None of the covert operations of the secret services involving Islamist terrorists can have proceeded without the direct knowledge and involvement of the government.
In 2014, then-Home Secretary Theresa May said that new laws would be enacted to deny citizenship to Britons fighting in Syria and Iraq. She told the Daily Telegraph, “New banning orders for extremist groups” would be introduced “that fall short of the legal threshold for terrorist proscription, as well as for new civil powers to target extremists who seek to radicalise others. People who insist on travelling to fight in Syria and Iraq will be investigated by the police and security services. For those who have dual nationality, I have the power to strip them of their citizenship and exclude them from the country.”
May warned, “[A]ny British national who returns from Syria and Iraq faces prosecution here for participating in terrorist activities abroad.”
Just three years later, after travelling freely to Libya and Syria, Abedi was allowed back into the country, no questions asked, to carry out his bombing.
The newspaper and broadcast media have joined in this cover-up by faithfully repeating the GMP’s claims. Yet a Guardian article published Tuesday morning stated, “On the day after the Manchester attack, investigators had concluded that Abedi was no lone actor. They believed he required considerable support in carrying out the attack. …”
It continued, “The first clue was the device itself. Forensic scientific analysts told how it had been crafted with cunning. The shrapnel was evenly spaced to inflict maximum damage and it had a back-up detonation system. ... The second clue emerged less than 24 hours after the attack. Intelligence from the Joint Terrorism Analysis Centre at MI5 headquarters confirmed there was a risk of a follow-up attack.”

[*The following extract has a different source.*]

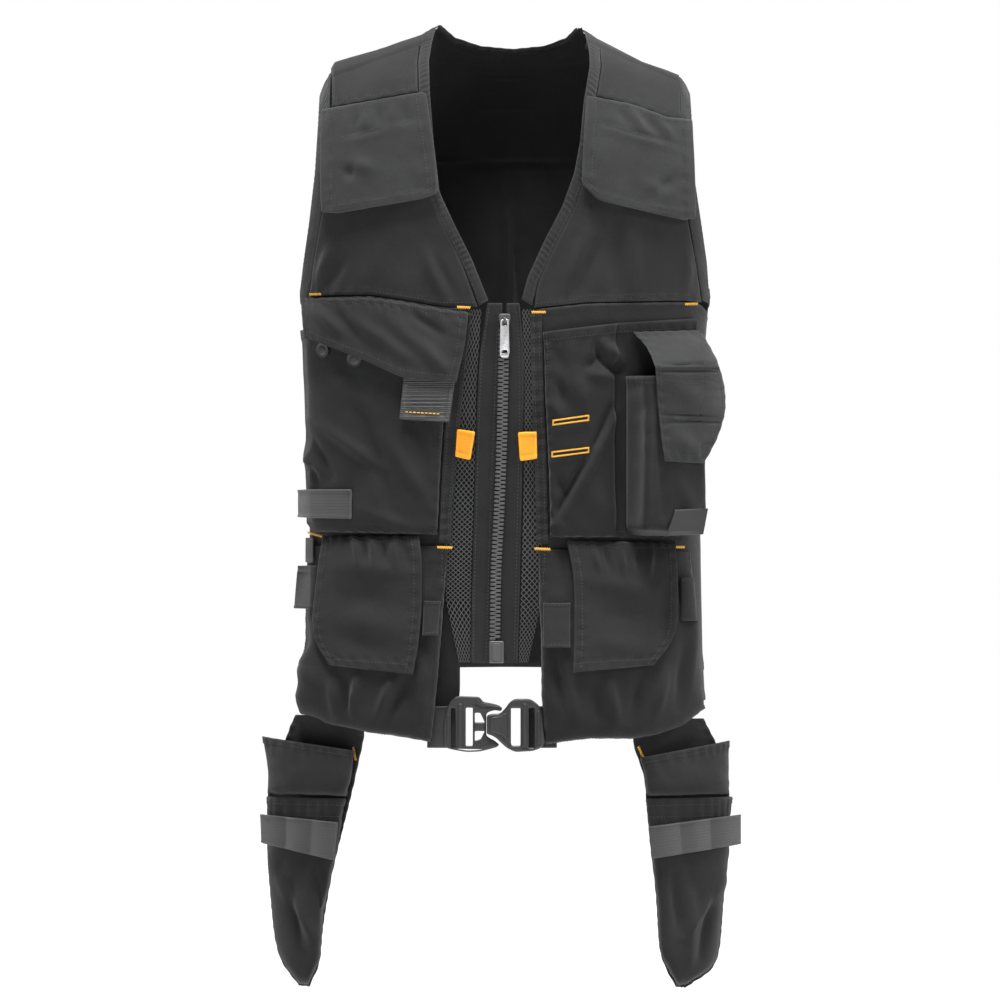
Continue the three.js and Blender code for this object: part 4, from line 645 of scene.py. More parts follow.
def creases(x, z, table):
    """Folds along lines. Columns, in mm: x and z of both ends, width, height (below 0 is a dent)."""
    total = np.zeros(x.shape)
    for x1, z1, x2, z2, width, height in table:
        ax, az, bx, bz = x1 / 1000, z1 / 1000, x2 / 1000, z2 / 1000
        dx, dz = bx - ax, bz - az
        share = np.clip(((x - ax) * dx + (z - az) * dz) / (dx * dx + dz * dz + 1e-12), 0, 1)
        off = np.hypot(x - ax - share * dx, z - az - share * dz)
        fade = 0.35 + 0.65 * np.sin(share * math.pi)
        total += height / 1000 * fade * np.exp(-((off / (width / 1000)) ** 2))
    return total * FOLD_STRENGTH


def waved(seed, high, size, table=()):
    """A gentle waviness, with the folds of a table on top of it."""
    return lambda x, z: high * wrinkles(x, z, seed, size) + creases(x, z, table)


def closed_sheet(grid, wall, turned):
    """Vertices, faces, weave UVs and edge distances of a closed sheet with a rounded rim."""
    rows, columns = grid.shape[:2]
    normals = grid_normals(grid, turned)
    inner = grid - normals * wall
    s, t, off = edge_runs(grid)
    near = np.minimum(np.minimum(off["left"], off["right"]), np.minimum(off["top"], off["bottom"]))
    ring = [(0, j) for j in range(columns)]
    ring += [(i, columns - 1) for i in range(1, rows)]
    ring += [(rows - 1, j) for j in range(columns - 2, -1, -1)]
    ring += [(i, 0) for i in range(rows - 2, 0, -1)]
    rim = []
    for i, j in ring:
        back_i = min(max(i, 1), rows - 2)
        back_j = min(max(j, 1), columns - 2)
        out = grid[i, j] - grid[back_i, back_j]
        out = out / max(np.linalg.norm(out), 1e-9)
        rim.append((grid[i, j] + inner[i, j]) / 2 + out * wall * 0.35)
    points = np.concatenate([grid.reshape(-1, 3), inner.reshape(-1, 3), np.array(rim)])
    n = rows * columns
    flat_uv = np.stack([s, -t], axis=-1).reshape(-1, 2)
    ring_id = [i * columns + j for i, j in ring]
    uv = np.concatenate([flat_uv, flat_uv, flat_uv[ring_id]])
    edge = np.concatenate([near.reshape(-1), near.reshape(-1), np.zeros(len(ring))])
    i, j = np.meshgrid(np.arange(rows - 1), np.arange(columns - 1), indexing="ij")
    a = (i * columns + j).reshape(-1)
    b, c, d = a + columns, a + columns + 1, a + 1
    front = np.stack([a, b, c, d], axis=1) if turned < 0 else np.stack([a, d, c, b], axis=1)
    back = front[:, ::-1] + n
    count = len(ring)
    k = np.arange(count)
    nxt = (k + 1) % count
    top, mid = np.array(ring_id), 2 * n + k
    upper = np.stack([top[k], top[nxt], mid[nxt], mid[k]], axis=1)
    lower = np.stack([mid[k], mid[nxt], top[nxt] + n, top[k] + n], axis=1)
    if turned > 0:
        upper, lower = upper[:, ::-1], lower[:, ::-1]
    return points, np.concatenate([front, back, upper, lower]), uv, edge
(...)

The article included a statement from the brother of Zuhair Nassrat, one of those arrested in the police investigation. Speaking about Abedi, whose university tutor has confirmed had severe learning difficulties, Nassrat said, “The Libyan community in Manchester don’t believe in any way that he was by himself—he had not got the capability. He [Abedi] does not have it in him, he is not smart enough.”